Picket Against Impunity, Innocent Man Facing Conviction in Brad Will’s Murder

Carlos Davalos Jul 14, 2009

IN BROAD DAYLIGHT: Moments before Brad Will was shot and killed October 27, 2006 in Santa Lucia del Camino, Oaxaca, Mexico, several local officials were filmed and photographed firing in the direction of Brad and anti-government protesters. (From left to right) Juan Carlos Soriano Velasco, a municipal police officer, town official Orlando Manuel Aguilar Coello and Abel Santiago Zarate, a member of the state government. Aguilar Coello and Zarate were both briefly detained after Brad’s death but were soon released when Oaxacan authorities mistakenly asserted that the two bullets that killed Brad did not come from a .38 revolver like the ones that both men were using that day. PHOTO: RAUL ESTRELLA/EL UNIVERSAL

Activists picketed outside of the Mexican consulate in midtown Manhattan July 13 to call for the immediate release of Juan Manuel Martínez Moreno from prison.

Moreno, who is currently the key suspect in the October 2006 death of IndyMedia journalist Brad Will, is being unjustly imprisoned, advocates claim.

Moreno, who tried to assist Will after he was shot by local police officers, was a political activist from Oaxaca fighting to over throw Oaxaca Governor Ulises Ruiz. Groups in attendance included Friends of Brad Will, New York City Latin American Workers Solidarity Coalition and Plan Colombia Action Group.
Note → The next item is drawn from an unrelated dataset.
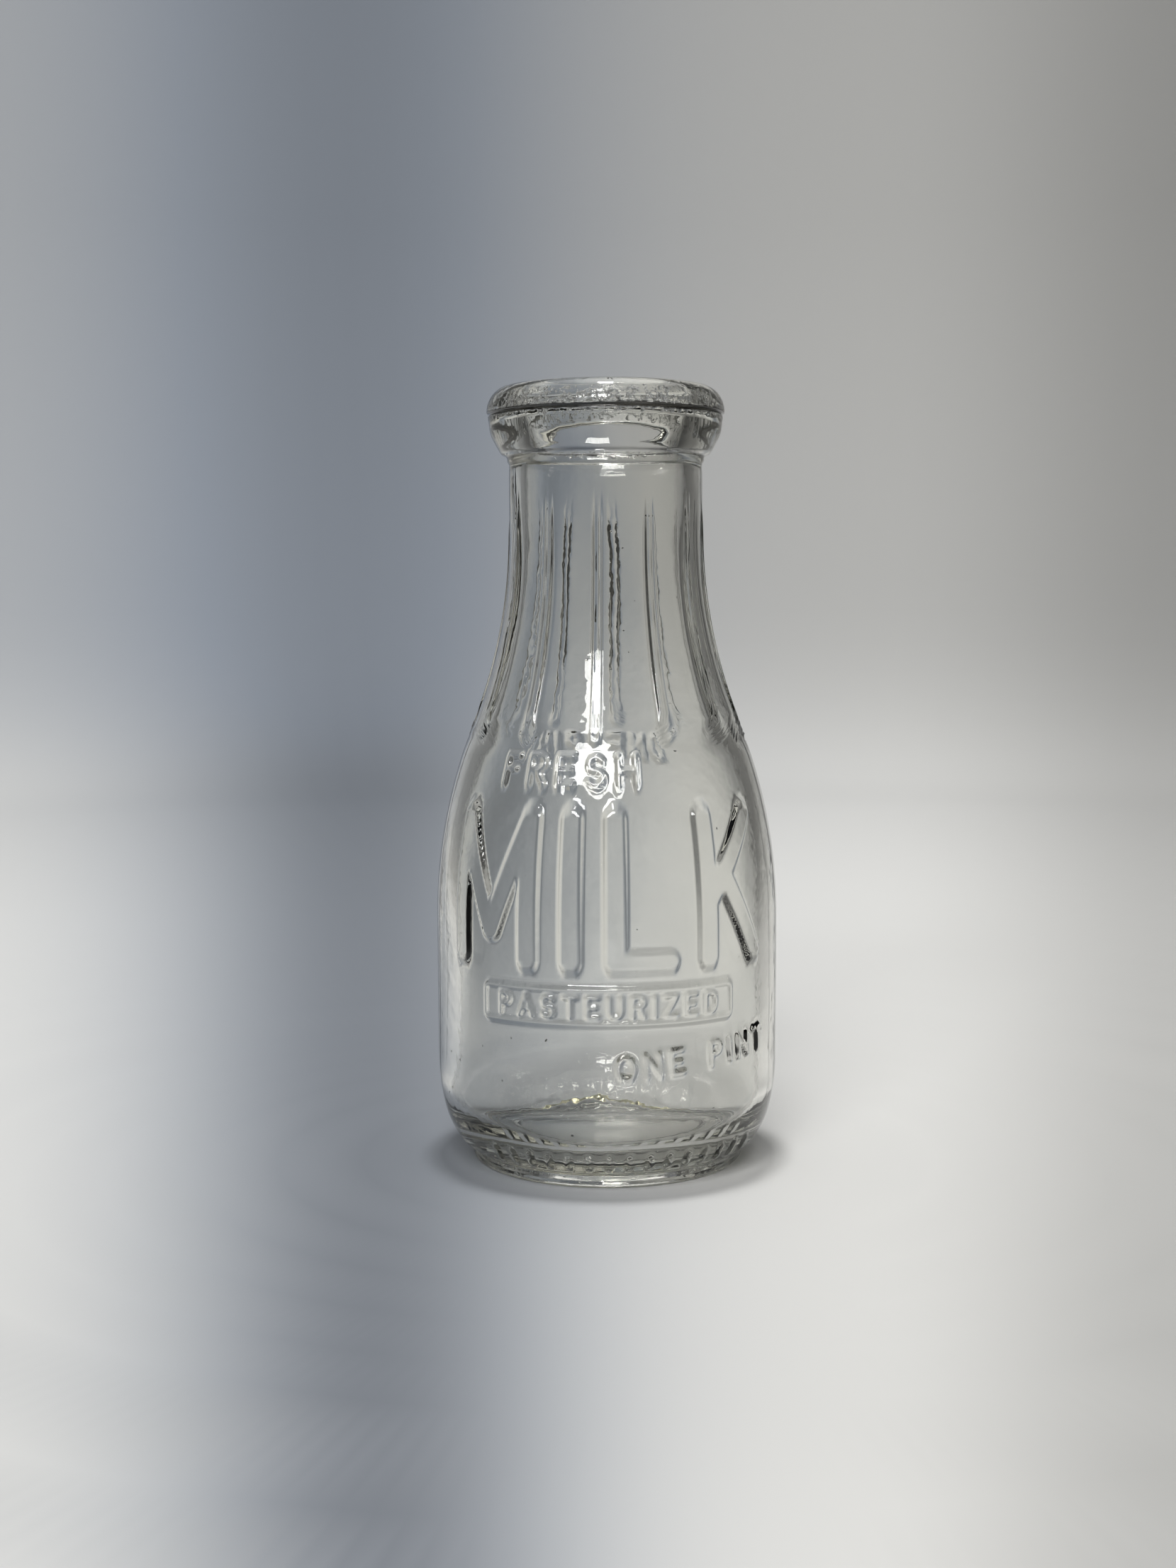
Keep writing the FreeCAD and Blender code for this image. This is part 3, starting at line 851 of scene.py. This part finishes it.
# Painted light on the sweep's floor by its depth from front to back, and on its wall. Headings are
# degrees to the right of straight back from a point in front of the bottle.
PAPER_WARM = "#e5e4e0"
# The cool colour is the tint of the painted shade on the sweep
PAPER_IN_SHADE = "#d6dfec"
FLOOR_LIGHT = ((-150.0, 350.0, 800.0), (0.70, 0.98, 1.16))
WALL_LIGHT = 0.80
HEADING_FROM = (-4.0, -486.0)
SHADOW_HEADING = -6.5
SHADOW_WIDTH = 6.6
SHADOW_ON_FLOOR = 0.69
SHADOW_ON_WALL = 0.45

# Falls of the painted light to the sides: by how much, from which heading and over how many degrees
RIGHT_FALL = (0.33, 8.0, 9.0)
SIDE_FALLS = ((0.5, 17.5, 12.0), (0.7, 32.0, 22.0))

# Painted light gathered under the bottle, and the painted dark ring round it
POOL_LIGHT = 0.38
POOL_RADIUS = 38.0
POOL_EDGE = 8.0
RING_SHADE = 0.13
RING_RADIUS = 41.5
RING_WIDTH = 2.2


def left_after(fall, heading):
    """The share of light left at each heading after one of the falls to the sides."""
    much, start, over = fall
    return 1 - much * ramp(heading - start, over)


def paper_colour(x, y):
    """Colour of each place on the sweep, as linear red, green, blue and alpha.

    The light and shade on the sweep are painted into this colour. The light grows from the front
    of the floor to its back, and falls again up the bend to the wall. A painted soft upright shadow
    fans out on the left, a Gaussian across, and is cooler than the rest. To both sides of the lit
    part, floor and wall fall off to a dimmer grey. Under the bottle a painted pool of light stands
    for the light the glass gathers there, with a faint painted dark ring round it.
    """
    heading = np.degrees(np.arctan2(x - HEADING_FROM[0], y - HEADING_FROM[1]))
    from_axis = np.hypot(x, y)
    wall = ramp(from_axis - 960.0, 300.0)
    depth = np.interp(y, *FLOOR_LIGHT)
    light = depth + (WALL_LIGHT - depth) * wall
    shadow = np.exp(-((heading - SHADOW_HEADING) / SHADOW_WIDTH) ** 2) * ramp(y + 500.0, 220.0)
    light = light * (1 - (SHADOW_ON_FLOOR + (SHADOW_ON_WALL - SHADOW_ON_FLOOR) * wall) * shadow)
    light = light * left_after(RIGHT_FALL, heading)
    for fall in SIDE_FALLS:
        light = light * left_after(fall, np.abs(heading))
    ring = np.exp(-((from_axis - RING_RADIUS) / RING_WIDTH) ** 2)
    light = light * (1 + POOL_LIGHT * ramp(POOL_RADIUS - from_axis, POOL_EDGE) - RING_SHADE * ring)
    # Painted shade is tinted cool: the shadow band, and the wall to the left
    shade_tint = (0.85 + 0.25 * wall) * shadow + 0.3 * wall * ramp(-heading, 12.0)
    shade_tint = np.clip(shade_tint, 0.0, 1.0)[:, None]
    paper = np.array(linear(PAPER_WARM)) * (1 - shade_tint) + np.array(linear(PAPER_IN_SHADE)) * shade_tint
    paper[:, :3] *= light[:, None]
    return paper


def sweep():
    """A round studio sweep: flat floor, a quarter-circle bend and an upright wall, all turned
    about the bottle's axis. The floor's rings are closest under the bottle's edge."""
    floor = np.concatenate((np.arange(26, 50, 1.5), np.arange(60, 180, 20), np.arange(200, 900, 40)))
    bend = arc((SWEEP_FLOOR_RADIUS, SWEEP_BEND), SWEEP_BEND, -90, 0)[::3]
    wall = (SWEEP_FLOOR_RADIUS + SWEEP_BEND, SWEEP_WALL_TOP)
    outline = np.vstack((np.column_stack((floor, 0 * floor)), bend, [wall]))
    turn = np.radians(np.arange(0.0, 360.0, SWEEP_TURN_STEP))[None, :]
    r = outline[:, :1]
    points = np.stack((r * np.sin(turn), -r * np.cos(turn), outline[:, 1:] + 0 * turn), axis=-1)
    count = turn.shape[1]
    ids = 1 + np.arange(len(outline) * count).reshape(-1, count)
    vertices = np.vstack(([[0, 0, 0]], points.reshape(-1, 3)))
    four = quads(ids[:-1], ids[1:])[:, ::-1]
    three = fan(0, ids[0], True)
    piece = mesh_object("studio_sweep", vertices * MM, four, three)
    paper = piece.data.attributes.new("paper", "FLOAT_COLOR", "POINT")
    paper.data.foreach_set("color", paper_colour(*vertices.T[:2]).astype(np.float32).ravel())
    piece.data.materials.append(sweep_paper())


# Softboxes: name, azimuth, elevation, distance, width and height in metres, power in watts
LIGHTS = (
    ("key_softbox", -11.3, 32.2, 1.2, (0.64, 0.24), 8.6),
    ("overhead_lamp", 0.0, 90.0, 1.25, (0.14, 0.14), 8.0),
    ("front_lamp", -9.0, 55.0, 1.20, (0.20, 0.20), 2.2),
    ("overhead_softbox", 0.0, 90.0, 1.40, (1.8, 1.8), 9.0),
)
AIR_COLOUR = "#7d8086"
AIR_STRENGTH = 0.7


def soft_light(name, azimuth, elevation, distance, size, power):
    """A rectangular white softbox aimed at the bottle's middle."""
    lamp = bpy.data.lights.new(name, "AREA")
    lamp.shape = "RECTANGLE"
    lamp.size, lamp.size_y = size
    lamp.energy = power
    holder = bpy.data.objects.new(name, lamp)
    a, e = math.radians(azimuth), math.radians(elevation)
    out = np.array((math.sin(a) * math.cos(e), -math.cos(a) * math.cos(e), math.sin(e)))
    holder.location = out * distance + np.array((0, 0, OVERALL_HEIGHT / 2 * MM))
    holder.rotation_euler = (math.radians(90) - e, 0, a)
    bpy.context.scene.collection.objects.link(holder)


def studio():
    """The sweep, the softboxes and a dim even light from all round."""
    sweep()
    for light in LIGHTS:
        soft_light(*light)
    world = bpy.data.worlds.new("studio_air")
    world.use_nodes = True
    background = world.node_tree.nodes["Background"]
    background.inputs["Color"].default_value = linear(AIR_COLOUR)
    background.inputs["Strength"].default_value = AIR_STRENGTH
    bpy.context.scene.world = world


CAMERA_PLACE = (-4.3, -485.8, 135.4)
CAMERA_PITCH = 84.715
CAMERA_ROLL = 0.217
LENS = 46.38
SENSOR_WIDTH = 36.0


def camera():
    """An upright view from a little above the shoulder, slightly left of the bottle's axis."""
    data = bpy.data.cameras.new("camera")
    data.lens = LENS
    data.sensor_width = SENSOR_WIDTH
    data.clip_start = 0.01
    holder = bpy.data.objects.new("camera", data)
    holder.location = [place * MM for place in CAMERA_PLACE]
    holder.rotation_euler = (math.radians(CAMERA_PITCH), math.radians(CAMERA_ROLL), 0.0)
    bpy.context.scene.collection.objects.link(holder)
    bpy.context.scene.camera = holder


camera()
studio()
vertices, four, three, marked = bottle_mesh()
bottle = mesh_object("milk_bottle_glass", vertices, four, three)
add_attribute(bottle, "mould_mark", marked)
bottle.data.materials.append(soda_lime_glass())
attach(bottle, "root")
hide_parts(NODE)

scene = bpy.context.scene
scene.view_settings.view_transform = "Standard"
scene.cycles.max_bounces = 16
scene.cycles.transmission_bounces = 16
scene.cycles.glossy_bounces = 8
scene.cycles.sample_clamp_indirect = 25.0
The crowd of no more than 20 people shouted “Brad Will presente,” and “Manuel Moreno presente,” while handing out fliers to passersby in an effort to elicit a response to Judge Perez’s ruling.

“As a friend I have been sickened, as his family has been sickened, by the ways in which Brad’s murder has been used by the Mexican government to further brutalize, intimidate and imprison the very people with whom Brad stood in solidarity in 2006,” said Mark Read, a film Professor at NYU, who was a friend of Will’s and one of the organizers of the demonstration.

The Mexican government is facing pressure from the U.S. to reduce funding of The Mérida Initiative, a shared effort to battle organized crime and drug trafficking, unless a conviction is made in Will’s murder.

“If they want those U.S. taxpayer dollars they have to put somebody away, but the real killers walk around with impunity, while the government proceeds with this bogus case,” Read said.

Judge Rosa Perez’s ruling last Wednesday reversed her January decision that the testimony used against Moreno made his detention unconstitutional. Perez has now accepted the exact same testimony as factual evidence.

“That Brad’s murder is being used to railroad a fellow political activist is the most profound of insults to Brad’s memory,” said Read.